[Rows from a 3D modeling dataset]
··········
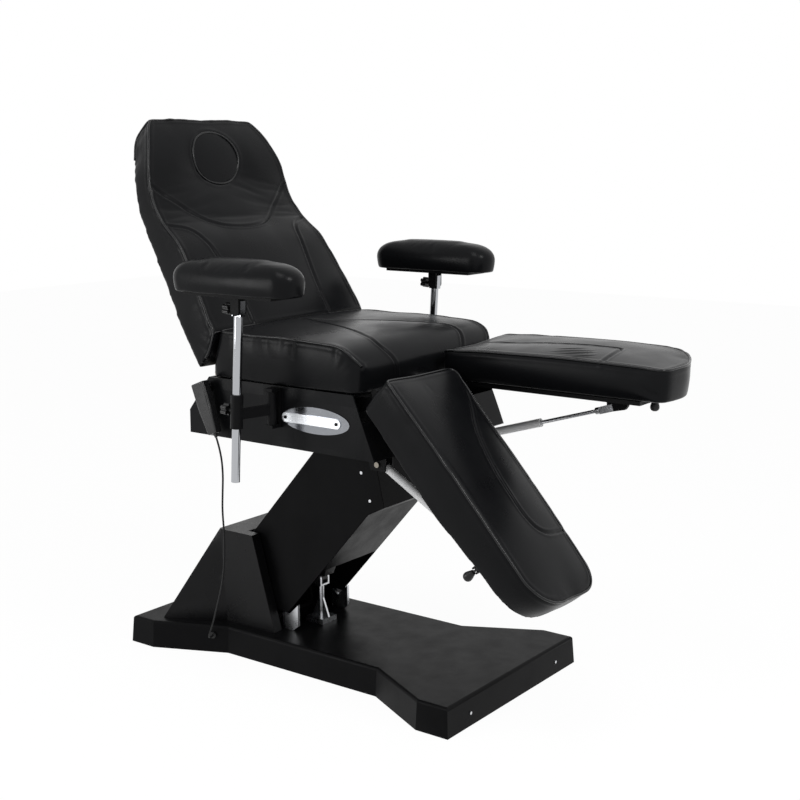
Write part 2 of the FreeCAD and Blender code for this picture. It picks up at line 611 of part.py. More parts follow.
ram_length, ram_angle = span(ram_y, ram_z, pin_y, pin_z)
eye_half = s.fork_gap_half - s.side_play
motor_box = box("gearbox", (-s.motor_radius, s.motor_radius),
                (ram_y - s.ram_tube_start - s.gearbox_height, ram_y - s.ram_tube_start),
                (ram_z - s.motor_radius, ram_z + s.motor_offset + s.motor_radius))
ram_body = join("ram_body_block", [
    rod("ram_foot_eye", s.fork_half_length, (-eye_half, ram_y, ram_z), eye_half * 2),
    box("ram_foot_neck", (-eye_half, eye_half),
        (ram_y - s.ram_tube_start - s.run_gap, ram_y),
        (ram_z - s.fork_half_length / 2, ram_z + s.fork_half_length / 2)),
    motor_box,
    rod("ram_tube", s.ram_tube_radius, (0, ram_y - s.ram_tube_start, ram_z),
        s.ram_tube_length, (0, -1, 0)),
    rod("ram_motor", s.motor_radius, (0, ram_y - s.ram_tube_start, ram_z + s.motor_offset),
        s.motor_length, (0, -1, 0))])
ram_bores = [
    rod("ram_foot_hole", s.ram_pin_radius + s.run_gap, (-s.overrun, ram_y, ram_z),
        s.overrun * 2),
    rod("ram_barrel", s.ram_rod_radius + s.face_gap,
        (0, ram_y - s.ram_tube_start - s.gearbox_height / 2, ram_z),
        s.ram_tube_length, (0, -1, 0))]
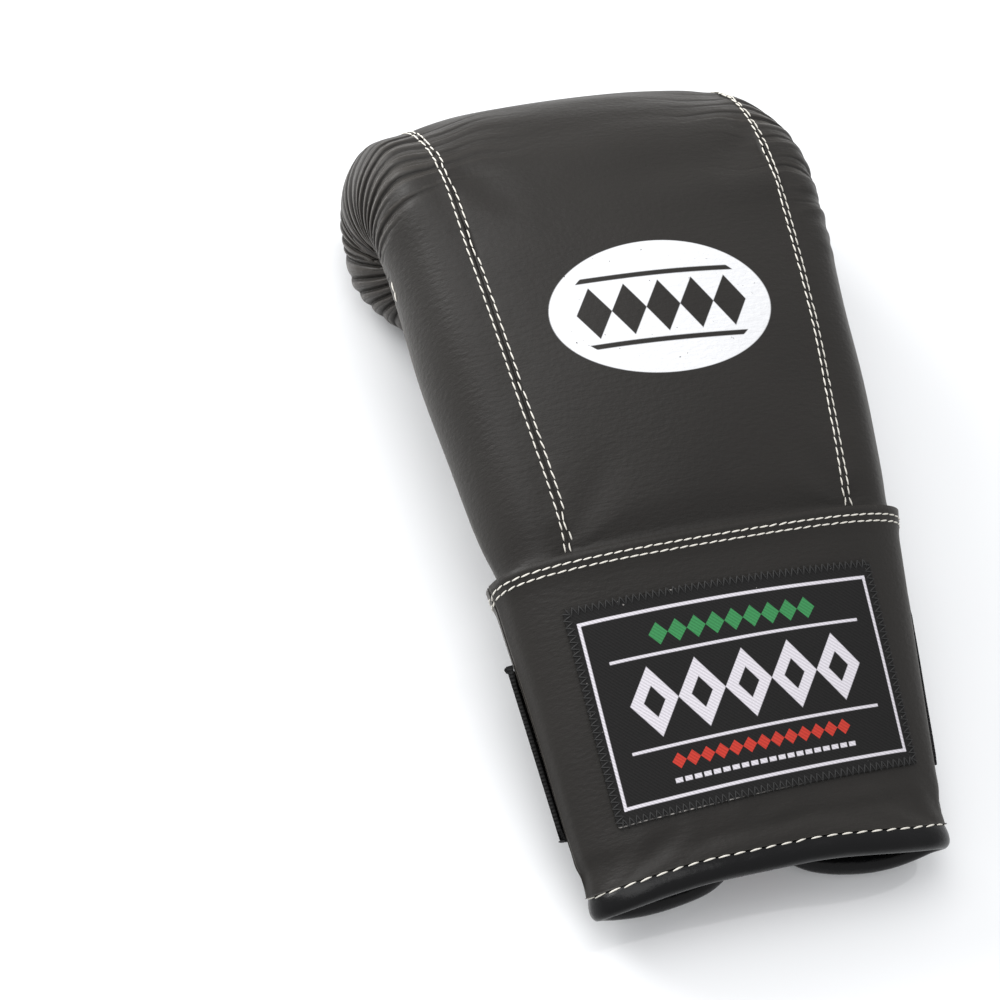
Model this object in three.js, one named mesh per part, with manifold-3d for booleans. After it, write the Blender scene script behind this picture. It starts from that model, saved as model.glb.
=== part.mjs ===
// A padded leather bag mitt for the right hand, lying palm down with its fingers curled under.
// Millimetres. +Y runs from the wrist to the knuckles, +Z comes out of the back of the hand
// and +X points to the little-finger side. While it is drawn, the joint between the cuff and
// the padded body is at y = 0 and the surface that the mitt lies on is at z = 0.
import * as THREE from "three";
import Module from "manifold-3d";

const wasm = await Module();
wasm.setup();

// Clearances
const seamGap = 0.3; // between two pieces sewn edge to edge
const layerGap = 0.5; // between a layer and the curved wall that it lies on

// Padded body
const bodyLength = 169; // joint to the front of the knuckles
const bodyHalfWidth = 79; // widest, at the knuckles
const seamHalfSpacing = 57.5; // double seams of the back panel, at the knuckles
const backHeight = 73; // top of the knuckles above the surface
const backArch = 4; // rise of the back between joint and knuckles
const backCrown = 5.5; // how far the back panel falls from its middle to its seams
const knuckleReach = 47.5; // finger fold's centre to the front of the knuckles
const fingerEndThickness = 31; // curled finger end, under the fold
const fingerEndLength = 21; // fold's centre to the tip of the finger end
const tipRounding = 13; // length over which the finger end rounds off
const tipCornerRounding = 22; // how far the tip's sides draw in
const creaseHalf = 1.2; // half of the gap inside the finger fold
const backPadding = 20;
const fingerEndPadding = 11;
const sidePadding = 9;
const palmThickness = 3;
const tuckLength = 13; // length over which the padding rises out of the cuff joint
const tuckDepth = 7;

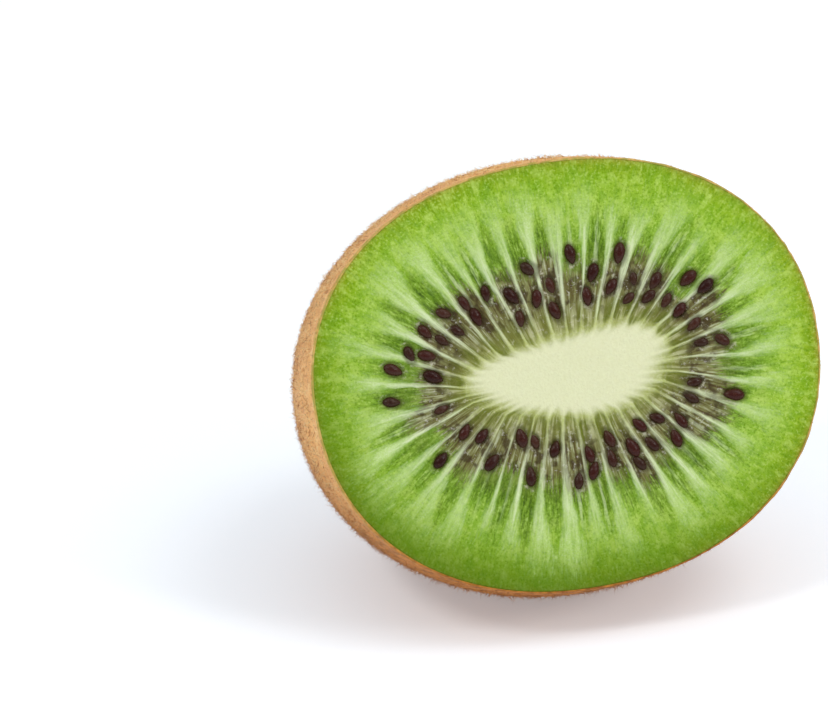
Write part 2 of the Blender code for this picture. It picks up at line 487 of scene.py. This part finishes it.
··········
• Task description: Reproduce the material above exactly; please quote every line of it.

• Reply:
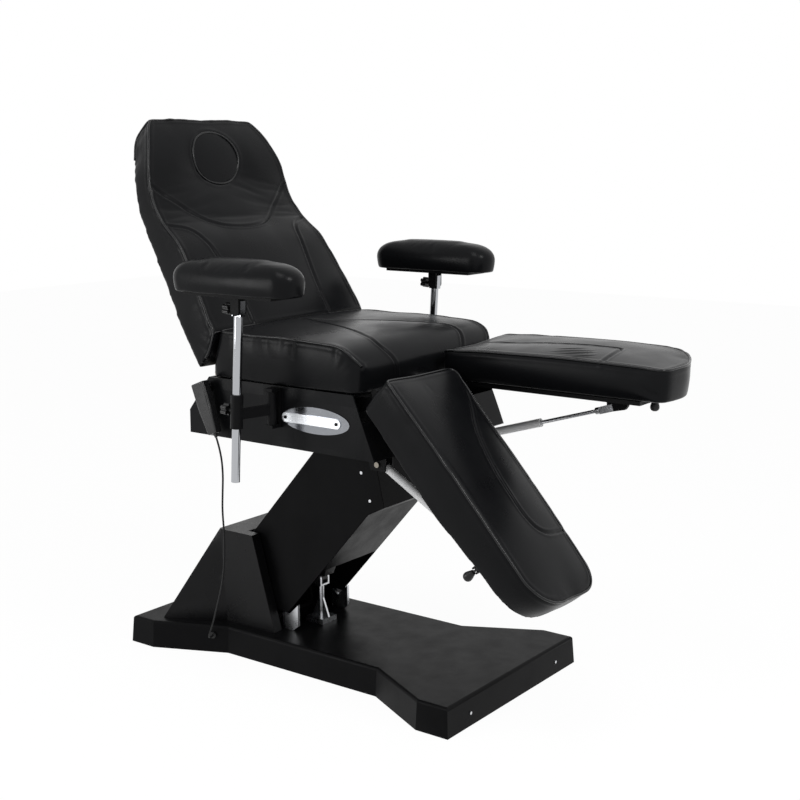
Write part 2 of the FreeCAD and Blender code for this picture. It picks up at line 611 of part.py. More parts follow.
ram_length, ram_angle = span(ram_y, ram_z, pin_y, pin_z)
eye_half = s.fork_gap_half - s.side_play
motor_box = box("gearbox", (-s.motor_radius, s.motor_radius),
                (ram_y - s.ram_tube_start - s.gearbox_height, ram_y - s.ram_tube_start),
                (ram_z - s.motor_radius, ram_z + s.motor_offset + s.motor_radius))
ram_body = join("ram_body_block", [
    rod("ram_foot_eye", s.fork_half_length, (-eye_half, ram_y, ram_z), eye_half * 2),
    box("ram_foot_neck", (-eye_half, eye_half),
        (ram_y - s.ram_tube_start - s.run_gap, ram_y),
        (ram_z - s.fork_half_length / 2, ram_z + s.fork_half_length / 2)),
    motor_box,
    rod("ram_tube", s.ram_tube_radius, (0, ram_y - s.ram_tube_start, ram_z),
        s.ram_tube_length, (0, -1, 0)),
    rod("ram_motor", s.motor_radius, (0, ram_y - s.ram_tube_start, ram_z + s.motor_offset),
        s.motor_length, (0, -1, 0))])
ram_bores = [
    rod("ram_foot_hole", s.ram_pin_radius + s.run_gap, (-s.overrun, ram_y, ram_z),
        s.overrun * 2),
    rod("ram_barrel", s.ram_rod_radius + s.face_gap,
        (0, ram_y - s.ram_tube_start - s.gearbox_height / 2, ram_z),
        s.ram_tube_length, (0, -1, 0))]
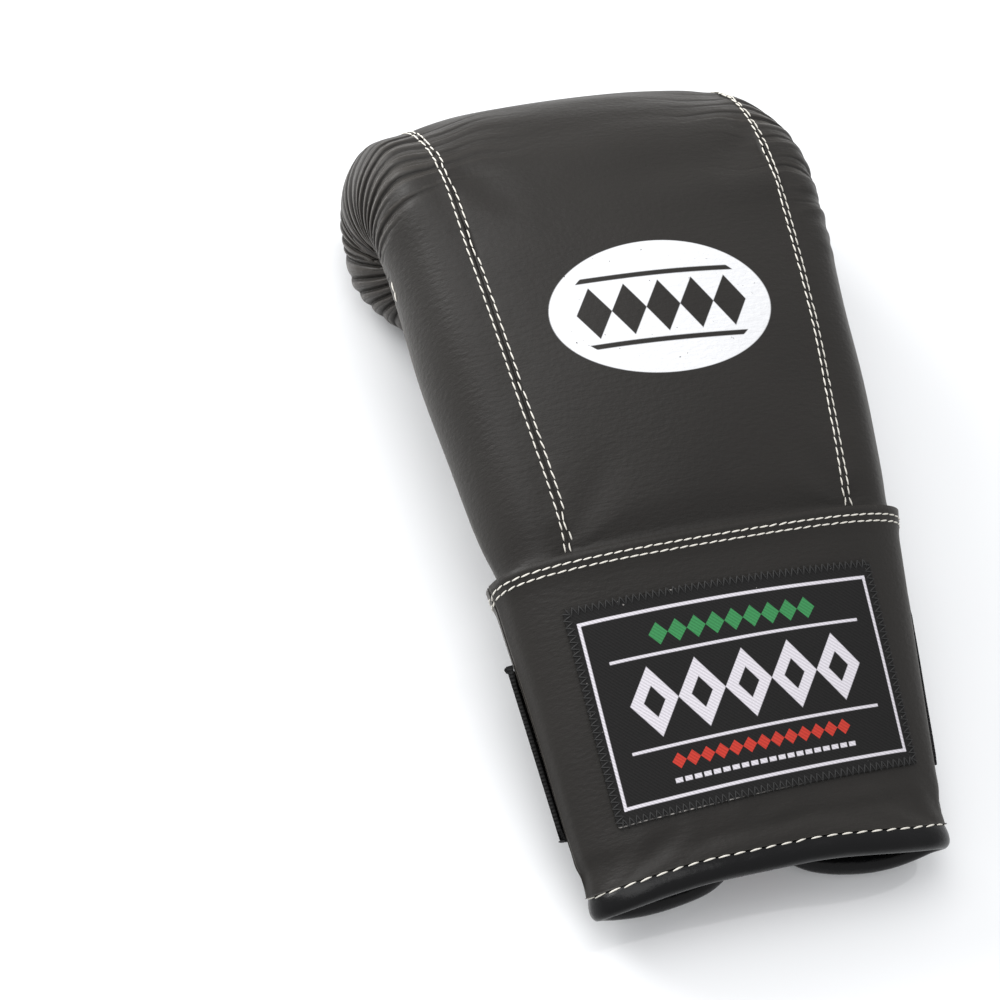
Model this object in three.js, one named mesh per part, with manifold-3d for booleans. After it, write the Blender scene script behind this picture. It starts from that model, saved as model.glb.
=== part.mjs ===
// A padded leather bag mitt for the right hand, lying palm down with its fingers curled under.
// Millimetres. +Y runs from the wrist to the knuckles, +Z comes out of the back of the hand
// and +X points to the little-finger side. While it is drawn, the joint between the cuff and
// the padded body is at y = 0 and the surface that the mitt lies on is at z = 0.
import * as THREE from "three";
import Module from "manifold-3d";

const wasm = await Module();
wasm.setup();

// Clearances
const seamGap = 0.3; // between two pieces sewn edge to edge
const layerGap = 0.5; // between a layer and the curved wall that it lies on

// Padded body
const bodyLength = 169; // joint to the front of the knuckles
const bodyHalfWidth = 79; // widest, at the knuckles
const seamHalfSpacing = 57.5; // double seams of the back panel, at the knuckles
const backHeight = 73; // top of the knuckles above the surface
const backArch = 4; // rise of the back between joint and knuckles
const backCrown = 5.5; // how far the back panel falls from its middle to its seams
const knuckleReach = 47.5; // finger fold's centre to the front of the knuckles
const fingerEndThickness = 31; // curled finger end, under the fold
const fingerEndLength = 21; // fold's centre to the tip of the finger end
const tipRounding = 13; // length over which the finger end rounds off
const tipCornerRounding = 22; // how far the tip's sides draw in
const creaseHalf = 1.2; // half of the gap inside the finger fold
const backPadding = 20;
const fingerEndPadding = 11;
const sidePadding = 9;
const palmThickness = 3;
const tuckLength = 13; // length over which the padding rises out of the cuff joint
const tuckDepth = 7;

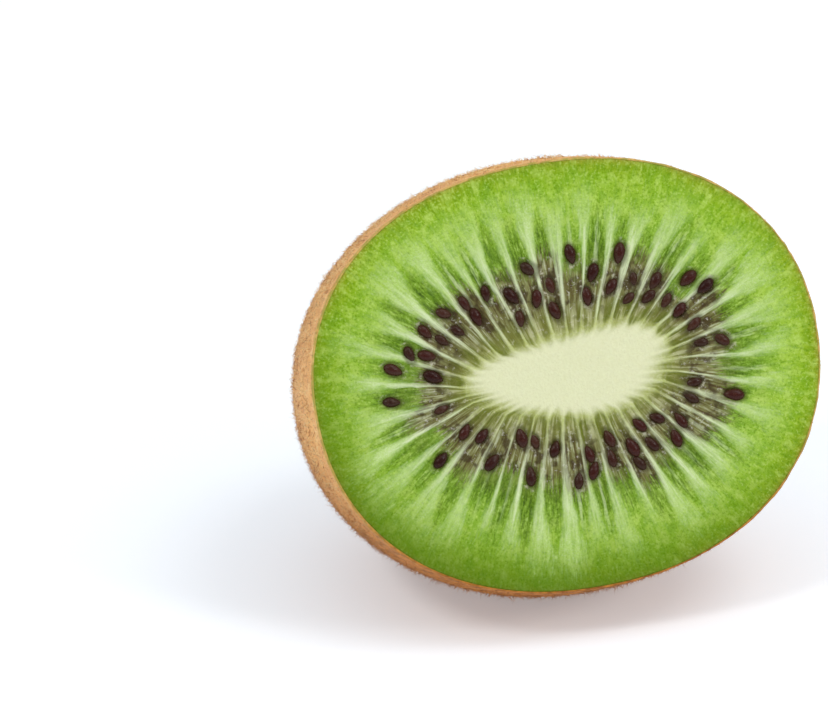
Write part 2 of the Blender code for this picture. It picks up at line 487 of scene.py. This part finishes it.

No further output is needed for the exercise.